Over the next two days, I wondered just what had made him want to quit. Finally, I decided to talk to him again. [Habit 5: seeking to understand.] At first he didn’t even want to discuss it, so I asked him about other things. After some time, he began to tear up and he said,

“Dad, I know you think you understand me, but you don’t. No one knows how rotten I feel.”

I replied, “Pretty tough, huh?” [Habit 5: empathic listening.]

He then literally poured his heart out. He expressed his pain at constantly being compared to his brothers and said he felt I favoured them, He also told me about the insecurities he felt- not only in basketball, but in all areas of his life. And he said he felt that he and I had somehow lost touch with each other.

His words really humbled me. I had the feeling that what he said about the comparisons with his brothers was true. I acknowledged my sorrow to him [Habit 1: proactivity ] and-with much emotion–I apologized.
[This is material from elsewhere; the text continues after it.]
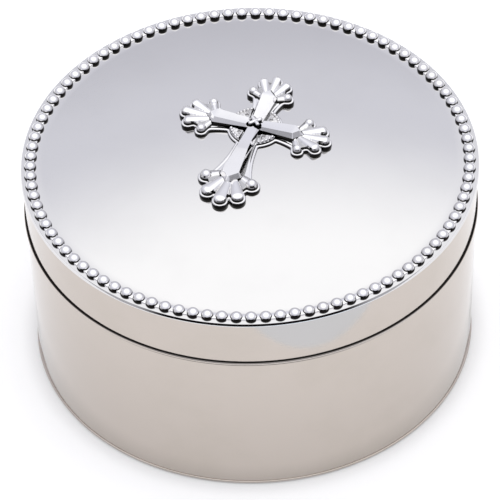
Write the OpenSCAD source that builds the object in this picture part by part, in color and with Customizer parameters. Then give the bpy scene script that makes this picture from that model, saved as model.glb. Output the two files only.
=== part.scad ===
// Round plated keepsake box for a rosary: a plain tapered cup and a deep lid that lifts straight off
// over a collar. The lid has a low dome, a beaded border and an applied cross in two tiers.
// Millimetres. Origin on the surface the box stands on, under its middle; +Z up.
// The head of the cross points along +Y.

/* [Box] */
// Outer radius of the wall at the foot
foot_r = 49.4; // [44:0.2:56]
// Draft of the wall and of the lid's side, in degrees
draft = 1.25; // [0:0.25:2]
// Height from the foot flange's underside to the lid's flat margin
box_h = 51.5; // [46:0.5:70]
// Thickness of the sheet that the wall is made of
wall_t = 1.0; // [0.8:0.1:1.5]
// Thickness of the bottom plate's sheet
base_t = 0.6; // [0.5:0.1:1]
// How far the bottom plate's edge stands out past the wall
foot_lip = 0.25; // [0.1:0.05:0.4]

/* [Collar] */
// Thickness of the collar
collar_t = 0.8; // [0.6:0.1:1.2]
// Height of the collar above the seam
collar_up = 6; // [4:0.5:8]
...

But I also told him that I still thought he would benefit from being on the team. He listened patiently, but he would not budge from his decision. Finally, I asked him if he liked basketball. He said he loved it, but he disliked all the pressure associated with playing for the school team. He said that instead, he would really like to play for the church team – but that team’s coach had just moved away.

I found myself feeling good about what he was saying. I was still a little disappointed that he wouldn’t be on the school team, but I was glad that he still wanted to play [Habits 4 and 5: win-win thinking and effort to understand].

At that point, almost by magic, a new  idea came into both of our minds at the same time. In unison we said, “You could coach the church team!” [Habit 6: synergy and a new alternative solution]. The weeks I spent as the coach of that team were among the happiest of my athletic experiences. And they provided some of my most memorable experiences as a father.

This father and son seemed locked in a win – lose situation. But then the father made an important shift. He sought to really understand his son. Together they came up with a better way-an entirely new solution that was a true win for both.

The key to synergy is to celebrate the difference. It’s not enough to simply tolerate differences in the family. To have the kind of creative magic we’re talking about, you must be able to say sincerely, “The fact that we see things differently is a strength-not a weakness-in our relationship.”

Synergy also helps you to create a culture in which you can successfully deal with any challenge you might face. The culture created by Habits 4, 5 and 6 is like an immune system. It protects your family so that when mistakes are made, or when you get blindsided by some physical, financial or social challenge, you don’t get knocked out. You can deal with whatever life throws at you and use it to make the family stronger.